Increasing NWP Thunderstorm Predictability Using Ensemble Data and Machine Learning
Kianusch Vahid Yousefnia, Tobias Bölle, Christoph Metzl
TL;DR
The paper investigates how ensemble NWP data and ML can enhance thunderstorm forecasts, introducing SALAMA 1D and SALAMA 1D-EPS applied to ICON-D2-EPS forecasts. It derives an analytic expression for the improvement in the Brier Skill Score due to ensemble averaging, showing that inter-member correlations (γ) limit gains and that larger, less-correlated ensembles yield bigger benefits. Empirically, SALAMA 1D-EPS outperforms the single-member model across lead times, with an 11-hour ensemble achieving similar skill to a 5-hour deterministic forecast, and ML-based patterns remaining predictable longer than raw NWP. These findings advocate ensemble harvesting and ML postprocessing as practical routes to improve convection forecasts and potentially other ensemble-based binary classifications in meteorology.
Abstract
While numerical weather prediction (NWP) models are essential for forecasting thunderstorms hours in advance, NWP uncertainty, which increases with lead time, limits the predictability of thunderstorm occurrence.
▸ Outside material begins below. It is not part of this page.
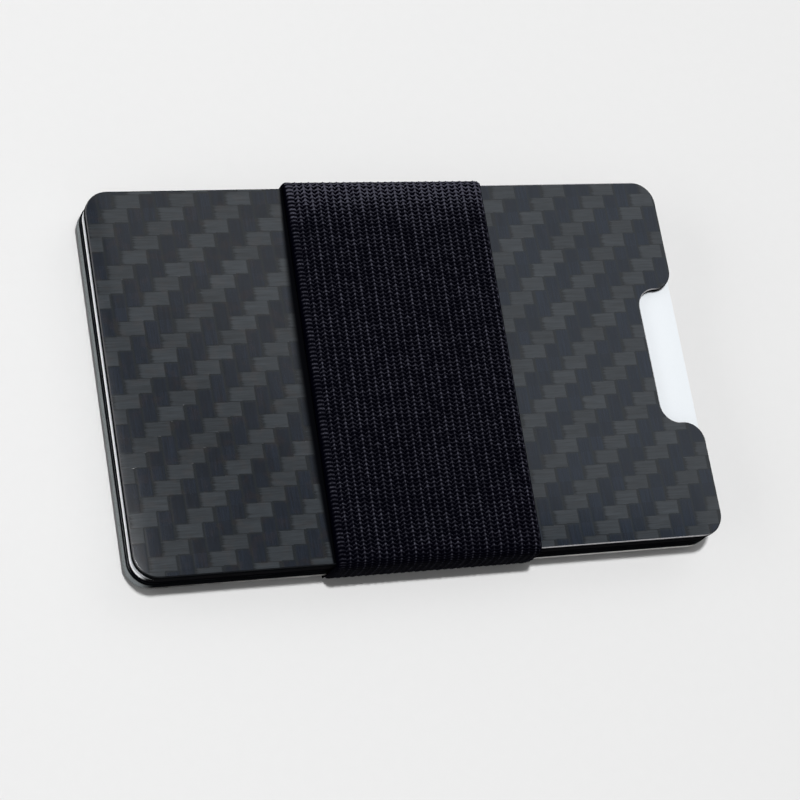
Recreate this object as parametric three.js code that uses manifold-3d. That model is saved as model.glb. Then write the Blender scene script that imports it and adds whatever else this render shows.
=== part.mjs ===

This study investigates how ensemble NWP data and machine learning (ML) can enhance the skill of thunderstorm forecasts. Using our recently introduced neural network model, SALAMA 1D, which identifies thunderstorm occurrence in operational forecasts of the convection-permitting ICON-D2-EPS model for Central Europe, we demonstrate that ensemble-averaging significantly improves forecast skill. Notably, an 11-hour ensemble forecast matches the skill level of a 5-hour deterministic forecast. To explain this improvement, we derive an analytic expression linking skill differences to correlations between ensemble members, which aligns with observed performance gains. This expression generalizes to any binary classification model that processes ensemble members individually. Additionally, we show that ML models like SALAMA 1D can identify patterns of thunderstorm occurrence which remain predictable for longer lead times compared to raw NWP output. Our findings quantitatively explain the benefits of ensemble-averaging and encourage the development of ML methods for thunderstorm forecasting and beyond.